Following closure in March 2014, the Government Center Station of the Massachusetts Bay Transportation Authority reopened again early Monday afternoon, according to a Monday press release.
Officials from the state and city level joined with leaders from the MBTA and the Massachusetts Department of Transportation in order to celebrate the reopening of the station with a crowd of about 100 people.
Massachusetts Gov. Charlie Baker told the crowd that the station is the last of 80 stations to be made compliant with the Americans with Disabilities Act.
“This is the final station to be brought into compliance, so I hope for all of you, this turns out to be a symbol and a statement by the commonwealth and by the T that we’re committed to giving you access to all of our public transit systems,” Baker said.
Baker was joined by Massachusetts Lt. Gov. Karyn Polito, who expressed excitement about the reopening of an essential station in the middle of Boston.
“Whenever we stand here in the plaza, we are in the heart of the city, a place where so many people pass through day to day to get to work, to get to school, to get to their appointments and to just live life here in this great City of Boston,” Polito said.
Polito added how proud she is of the work that has been done to make the MBTA accessible for all.
“One milestone that we can all be very proud of as we stand here today is the milestone of supporting our customers with disabilities in creating a place, a center, where there are vertical and horizontal connections to help people move about to places that they need to go in less time and in a safer manner,” Polito said.
Boston Mayor Martin Walsh added that the success of the station construction comes as a result of strong partnerships between different groups working within the commonwealth.
“This is truly a partnership of the city and the state,” Baker said. “This project began over two years ago. When I got sworn in as mayor, I looked out the window and they were putting fence up … and it’s been incredible watching this project grow over the last couple of years, watching the MBTA and the BRA come together.”
Walsh added that a station this important should have been made ADA compliant “35 years ago.”
“This Government Center Station certainly is a connection point, not just here between the Green and Blue Lines, but for tourists coming to our city, for travelers, for commuters, for people who want to go both to City Hall and want to walk up to the State House,” Walsh said.

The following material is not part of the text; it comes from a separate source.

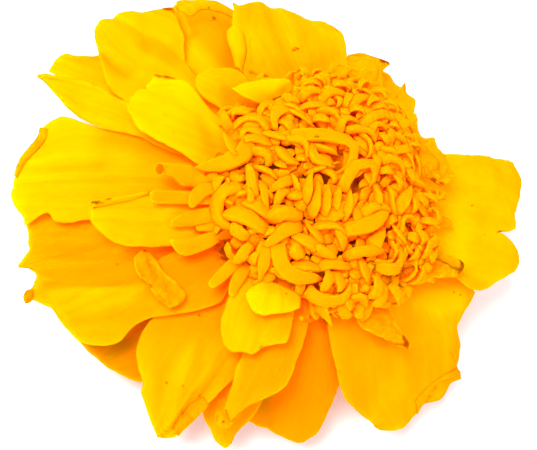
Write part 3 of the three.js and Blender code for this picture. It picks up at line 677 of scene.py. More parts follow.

MassDOT Secretary Stephanie Pollack joined the group of officials to express just how important the Government Center Station is for the large population within Boston.
“We are focused on reinvesting in the core of the city, which is used by over one million riders every single day,” Pollack said. “This station, before it closed, was the 17th busiest station in the system. Over 10 thousand people a day went through the fare gates, thousands more transferred and this is exactly what we need when we talk about investing.”
However, Pollack added that the MBTA and MassDOT have more work to do to make transportation accessible for all.
“This is the final of the 80 stations that were part of the MBTA’s key station plan,” Pollack said. “That does not mean that we have made the entire system accessible to everyone who wants and needs to use it. It is the end of one part of that effort. It is also the beginning of the next part of that effort.”
Following their remarks, the elected officials and transportation leaders joined together with scissors to cut the ribbon together, symbolizing the official reopening of the station.
Several attendees expressed excitement for the station to finally open.
Lauren Kroesser, 29, of Back Bay, said she was excited for the station to open after such a lengthy closure.
“It’s been closed for so long,” she said. “I think it’s great, though. It’s about time that the station opened, but it’s very nice now and I’m glad everything is working well.”
Andrea Matthews, 34, of Beacon Hill, said she was happy to see more stations become compliant with the ADA.
“It looks great,” she said. “I’m just happy the station is more accessible to those with disabilities. After all, it is public transportation, so all of the public should have access to it.”
Andrew London, 42, of the South End, said the station is a vital part of Boston transportation.
“It’s a really important station,” he said. “It’s right in the middle of everything, and it’s really necessary for people trying to get around the city.”